You can lie on your pillow at the Kaatskill
House, and see the god of day look upon you from behind the pinnacles
of the White Mountains in New Hampshire, hundreds of miles away.
Noble prospect! As the great orb heaves up in ineffable grandeur, he
seems rising from beneath you, and you fancy that you have attained
an elevation where may be seen the
motion of the world. No intervening
land to limit the view, you seem suspended in mid-air, without one
obstacle to check the eye. The scene is indescribable. The chequered
and interminable vale, sprinkled with groves, and lakes, and towns,
and streams; the mountains afar off, swelling tumultuously
heavenward, like waves of the ocean, some incarnadined with radiance,
others purpled in shade; all these, to use the language of an
auctioneers advertisement, "are too tedious to mention, but may
be seen on the premises." I know of but one picture which will
give the reader an idea of this ethereal spot. It was the view which
the angel Michael was polite enough, one summer morning, to point out
to Adam, from the highest hill of Paradise.
"His eye might there command wherever stood
City of old or modern fame, the seat
Of mightiest empire, from the destined walls
Of Cambalu, seat of Cathaian Can,
And Samarchand by Oxus, Temir's throne,
To Paquin of Sinaean kings; and thence
To Agra and Labor of Great Mogul
Down to the golden Chersonese ; or where
The Persian in Ecbatan sat, or since
In Hispahan ; or where the Russian Ksar
In Mosco : or the Sultan in Bizance,
Turchestan-born ; nor could his eye not ken
The empire of Negus to his utmost port,
Ercoco; and the less maritime kings,
Mombaza, and Quiloa, and Melind,
And Sofala thought Ophir, to the realm
Of Congo, and Angola farthest south;
Or thence from Niger flood to Atlas mount,
The kingdoms of Almansor, Fe. and Sus,
Morocco, and Algiers, and Tremisen;
On Europe thence, and where Rome was to sway
The world; in spirit perhaps he also saw
Rich Mexico, the seat of Montezume,
(And Texas too, great HOUSTON'S seat-who knows?)

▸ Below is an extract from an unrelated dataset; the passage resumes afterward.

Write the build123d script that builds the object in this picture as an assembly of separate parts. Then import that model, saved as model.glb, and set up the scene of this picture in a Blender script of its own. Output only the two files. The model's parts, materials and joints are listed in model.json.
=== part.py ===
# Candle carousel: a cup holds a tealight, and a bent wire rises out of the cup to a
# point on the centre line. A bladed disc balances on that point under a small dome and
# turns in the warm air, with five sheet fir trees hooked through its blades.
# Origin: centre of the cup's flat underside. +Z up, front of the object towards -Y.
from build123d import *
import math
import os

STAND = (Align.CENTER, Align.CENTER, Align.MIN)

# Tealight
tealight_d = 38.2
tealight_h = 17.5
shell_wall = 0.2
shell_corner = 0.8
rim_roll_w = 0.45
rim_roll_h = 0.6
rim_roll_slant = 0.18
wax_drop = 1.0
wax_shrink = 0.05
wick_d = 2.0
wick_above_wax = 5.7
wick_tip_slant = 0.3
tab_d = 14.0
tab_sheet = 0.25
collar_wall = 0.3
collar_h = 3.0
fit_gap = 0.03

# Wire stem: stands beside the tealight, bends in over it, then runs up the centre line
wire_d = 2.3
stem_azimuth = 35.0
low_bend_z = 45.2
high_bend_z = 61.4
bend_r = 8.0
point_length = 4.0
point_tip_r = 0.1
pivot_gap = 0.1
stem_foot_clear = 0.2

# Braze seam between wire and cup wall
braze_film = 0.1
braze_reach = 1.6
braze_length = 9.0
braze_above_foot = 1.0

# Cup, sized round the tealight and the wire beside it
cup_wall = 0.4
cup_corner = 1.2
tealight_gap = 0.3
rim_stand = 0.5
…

And Cusco in Peru, the richer seat
Of Atabalipa; and yet unspoiled
Guiana, whose great city Geryon's sons
Call El Dorado."
It looks to be a perilous enterprise to descend
the Kaatskills. The wheels of the coach are shod with the preparation
of iron slippers, which are essential to a bold up; and as you bowl
and grate along, with wilderness chasms and a brawling stream mayhap
on one hand, and horrid masses of stone seemingly ready to tumble
upon you on the other; the far plain stretching like the sea beneath
you, in the mists of the morning; your emotions are fidgetty.
You are not afraid-not you, indeed! Catch you at such folly! No; but
you wish most devoutly that you were some nine miles down,
notwithstanding, and are looking eagerly for that consummation.

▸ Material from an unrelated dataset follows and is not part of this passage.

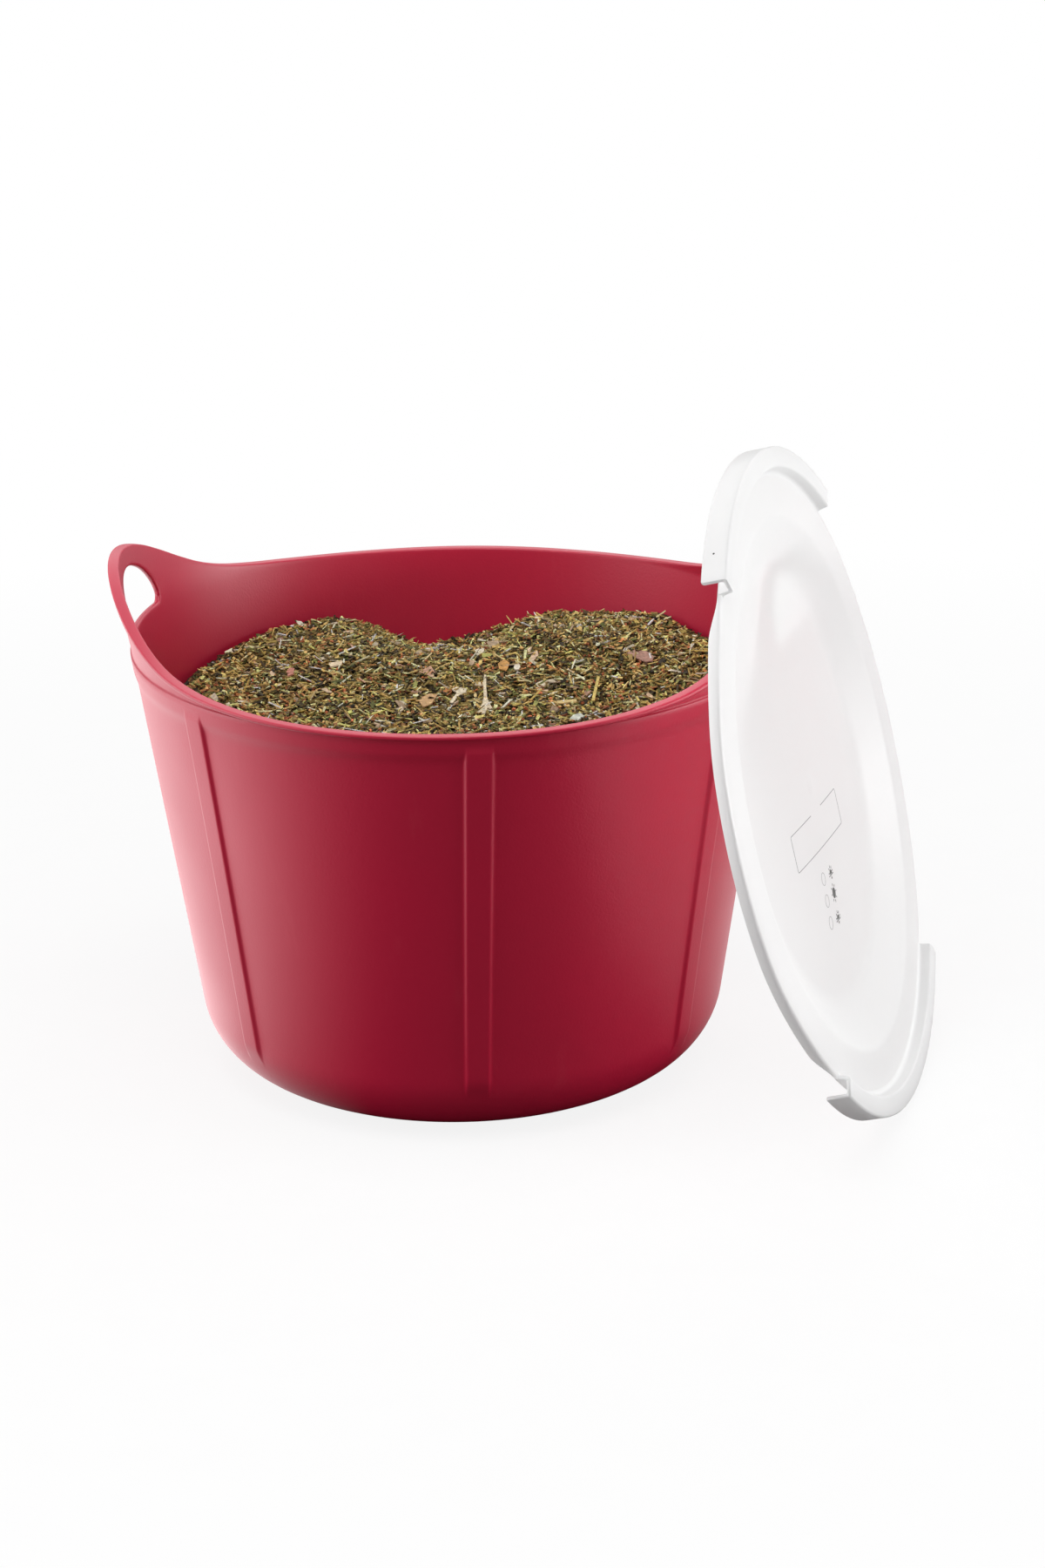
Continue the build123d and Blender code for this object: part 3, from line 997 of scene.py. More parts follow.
# The lid
@dataclass
class Lid:
    """Loose lid that leans on the bowl. Sizes in millimetres.

    In its own frame the land of the two skirted arcs is at h = 0, +Y is
    towards the upper arc and +X towards the far side.
    """

    bowl: Bowl
    radius: float = 152.0
    thickness: float = 1.6
    step_depth: float = 5.4
    edge_radius: float = 142.7
    edge_round: float = 1.5
    tongue_bottom: float = 10.6
    tongue_fade: Pair = (40.0, 49.0)

    # Dish
    dish_start: float = 90.0
    recess_edge: float = 121.5
    recess_foot: float = 99.0
    recess_depth: float = 15.9
    upper_rounds: Pair = (20.0, 7.0)
    lower_rounds: Pair = (5.4, 21.6)
    dome_rise: float = 2.4
    dome_rings: tuple[float, ...] = (1.2, 2.4, 3.6, 4.8, 6.0, 8.0, 14.0, 28.0, 42.0, 56.0, 68.0, 79.0)
    gate_rise: float = 0.5
    gate_fade: Pair = (1.5, 6.0)

    # Skirted arcs
    arc_half: float = 40.5
    arc_foot: float = 139.4
    land_inner: float = 142.6
    skirt_depth: float = 11.4
    skirt_round: float = 1.3
    skirt_start: float = -8.0
    arc_rounds: tuple[float, ...] = (2.2, 1.2, 1.1, 0.6, 0.4, 0.8, 0.8, 1.2)
    overlap: float = 0.1

    # Place and bow of the leaning lid, with angles in degrees
    azimuth: float = 16.45
    spin: float = 3.5
    shift: float = -10.8
    lean_gap: float = 0.45
    floor_gap: float = 0.1
    near_bow: float = 4.0
    far_bow: float = 1.5
    bow_fade: Pair = (40.0, 125.0)

    def place(self, flat: Array) -> Array:
        """Puts points of the lid's own frame at the leaning place.

        The lower skirt stands on the floor and the disc leans on the rim.
        The two free sides bow back a little: h falls by the bow times the
        squared share of X, faded out towards the arcs.

        Args:
            flat: Points (X, Y, h).

        Returns:
            Points in the row frame.
        """
        p = np.array(flat, float)
        x_share = np.clip(np.abs(p[:, 0]) / self.edge_radius, 0, 1)
        bow = np.where(p[:, 0] < 0, self.near_bow, self.far_bow)
        p[:, 2] -= bow * x_share**2 * (1 - smooth(*self.bow_fade, np.abs(p[:, 1])))
        azimuth, tilt, spin = (math.radians(v) for v in (self.azimuth, self.bowl.lid_tilt, self.spin))
        outward = np.array([math.cos(azimuth), -math.sin(azimuth), 0.0])
        side = np.array([math.sin(azimuth), math.cos(azimuth), 0.0])
        above = np.array([0.0, 0.0, 1.0])
        normal = outward * math.cos(tilt) + above * math.sin(tilt)
        up = above * math.cos(tilt) - outward * math.sin(tilt)
        height = self.radius * math.cos(tilt) + self.skirt_depth * math.sin(tilt) + self.floor_gap
        depth = self.recess_depth + self.thickness + self.lean_gap
        reach = self.bowl.rim_radius * math.cos(tilt) + self.bowl.rim_height * math.sin(tilt)
        distance = (reach + depth - height * math.sin(tilt)) / math.cos(tilt)
        centre = outward * distance + side * self.shift + above * height
        x_axis = side * math.cos(spin) - up * math.sin(spin)
        y_axis = up * math.cos(spin) + side * math.sin(spin)
        return centre + p[:, :1] * x_axis + p[:, 1:2] * y_axis + p[:, 2:] * normal

    def tongue(self, phi: Array) -> Array:
        """Share of the tongue's depth: full beside the free sides, 0 at the arcs."""
        return 1 - smooth(*self.tongue_fade, np.degrees(np.abs((phi + QUARTER) % math.pi - QUARTER)))

    def dish_height(self, radius: Array) -> Array:
        """Height of the dish: a shallow dome with the soft mark of the gate."""
        dome = self.dome_rise * (1 - (np.asarray(radius) / self.recess_foot) ** 2)
        return -self.recess_depth + dome + self.gate_rise * (1 - smooth(*self.gate_fade, radius))

    def on_dish(self, flat: Array) -> Array:
        """Height of the dish under points (X, Y)."""
        return self.dish_height(np.hypot(flat[:, 0], flat[:, 1]))

    def edge_rows(self, phi: Array) -> Rows:
        """Rounded edge of the disc and its tongue, from above to below.

        The tongue's lower end moves with the angle, and its corners are
        cut by some tenths of a millimetre.

        Args:
            phi: Angle of each column.

        Returns:
            Radius and height of each row.
        """
        t, step, edge, bend = self.thickness, self.step_depth, self.edge_radius, self.edge_round
        share = self.tongue(phi)
        end = -(step + t + 0.3) * (1 - share) - self.tongue_bottom * share
        rows = [(edge - bend + bend * math.sin(a), -step - bend + bend * math.cos(a))
                for a in np.linspace(0, QUARTER, 6)[1:]]
        outer, inner = ((0.0, 0.5), (0.3, 0.1), (0.6, 0.0)), ((0.3, 0.0), (0.0, 0.2))
        rows += [(edge - inset - 0.2 * share, end + rise) for inset, rise in outer]
        rows += [(edge - t + inset - 0.3 * share, end + rise) for inset, rise in inner]
        return rows + [(edge - t - 0.3, -step - t - 0.25)]

    def disc(self) -> Surface:
        """Closed disc: dome, sloped wall, annulus, rounded edge and tongue.

        The profile is turned about the lid's axis.

        Returns:
            Points in the lid's frame and the faces.
        """
        t, step, edge, start = self.thickness, self.step_depth, self.edge_radius, self.dish_start
        phi = circle(360)
        crown = float(self.dish_height(start))
        upper = [(start, crown), (self.recess_foot, -self.recess_depth),
                 (self.recess_edge, -step), (edge - 2.0, -step)]
        lower = [(edge - t - 1.5, -step - t), (self.recess_edge + 0.7, -step - t),
                 (self.recess_foot + 0.4, -self.recess_depth - t), (start, crown - t)]
        rows = [(r, self.dish_height(r)) for r in self.dome_rings]
        rows += list(rounded(upper, self.upper_rounds, 7))
        rows += self.edge_rows(phi)
        rows += list(rounded(lower, self.lower_rounds, 7))
        rows += [(r, self.dish_height(r) - t) for r in self.dome_rings[::-1]]
        peak = float(self.dish_height(0.0))
        points, faces = turned_shell(rows, phi, peak, peak - t)
        return points, [face[::-1] for face in faces]

    def arc(self, middle: float) -> Surface:
        """Skirted arc: step wall, land and skirt as one closed part ring.

        The section is carried round the lid's axis. Where it lies on the
        disc it stands proud by some hundredths of a millimetre, so that no
        faces coincide. Near both ends the skirt's lower edge rises along a
        quarter circle.

        Args:
            middle: Direction of the arc's middle, in degrees.

        Returns:
            Points in the lid's frame and the faces.
        """
        t = self.thickness + self.overlap
        foot, inner, outer, low, skirt = (
            self.arc_foot, self.land_inner, self.radius, -self.step_depth, -self.skirt_depth)
        outline = [
            (foot, low + 0.02), (inner - 1.4, low + 0.04), (inner, 0.0), (outer, 0.0), (outer, skirt),
            (outer - t, skirt), (outer - t, -t), (inner + t * 0.85, -t),
            (inner + 0.3, low - self.thickness + 0.05), (foot, low - self.thickness + 0.1),
        ]
        section = rounded(outline, self.arc_rounds, 4)
        half, bend = math.radians(self.arc_half), self.skirt_round
        fine = np.array([0.0, 0.12, 0.35, 0.75, bend]) / self.radius
        turn = np.concatenate([-half + fine, np.linspace(-half, half, 73)[1:-1], half - fine[::-1]])
        from_end = (half - np.abs(turn)) * self.radius
        lift = bend - np.sqrt(np.maximum(bend**2 - np.maximum(bend - from_end, 0) ** 2, 0))
        on_skirt = smooth(self.skirt_start, skirt, section[:, 1:]) * (section[:, :1] > outer - 4.0)
        radii, heights = section[:, :1] + 0 * turn, section[:, 1:] + on_skirt * lift
        points = turned(radii, math.radians(middle) + turn, heights)
        grid = np.arange(radii.size).reshape(radii.shape)
        ahead = np.roll(grid, -1, 0)
        quads = np.stack([grid[:, :-1], ahead[:, :-1], ahead[:, 1:], grid[:, 1:]], -1)
        ends = [grid[:, 0].tolist(), grid[::-1, -1].tolist()]
        return points, quads.reshape(-1, 4).tolist() + ends

    def build(self, plastic: bpy.types.Material) -> None:
        """Makes the disc in place of the lid's CAD node, and the two arcs.

        Args:
            plastic: The lid's finish.
        """
        parts = {"lid_disc": self.disc(), "lid_arc_upper": self.arc(90.0), "lid_arc_lower": self.arc(270.0)}
        pieces = [make_piece(name, (self.place(points), faces), plastic, "lid")
                  for name, (points, faces) in parts.items()]
        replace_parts(pieces[0], "lid")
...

We paused just long enough at the base of the
mountain to water the cattle and hear a bit of choice grammar from
the landlord, a burly, big individual, " careless of the
objective case," and studious of ease, in bags of towcloth
(trowsers by courtesy), and a roundabout of the same material ; the
knees of the unmentionables apparently greened by kneeling humbly at
the lactiferous udder of his only cow, day by day. He addressed
"the gentleman that driv' us down":
"Well, josh, I seen them rackets!"
"Wa'nt they almighty bright?" was the
inquisitive reply.
This short colloquy had reference to a train of
fireworks which were set off the evening before at the Mountain
House; long, snaky trails of light, flashing in their zigzag course
through the darkness. It was beautiful to see those fiery sentences,
written fitfully on the sky, fading one by one, like some Hebrew
character, some Nebuchadnezzar scroll, in the dark profound, and
showing, as the rocket fell and faded, that beneath the lowest deep
to which it descended, there was one yet lower still, to which it
swept, "plumb-down, a shower of fire."
We presently rolled away, and were soon drawn
up in front of the Hudson, at the landing.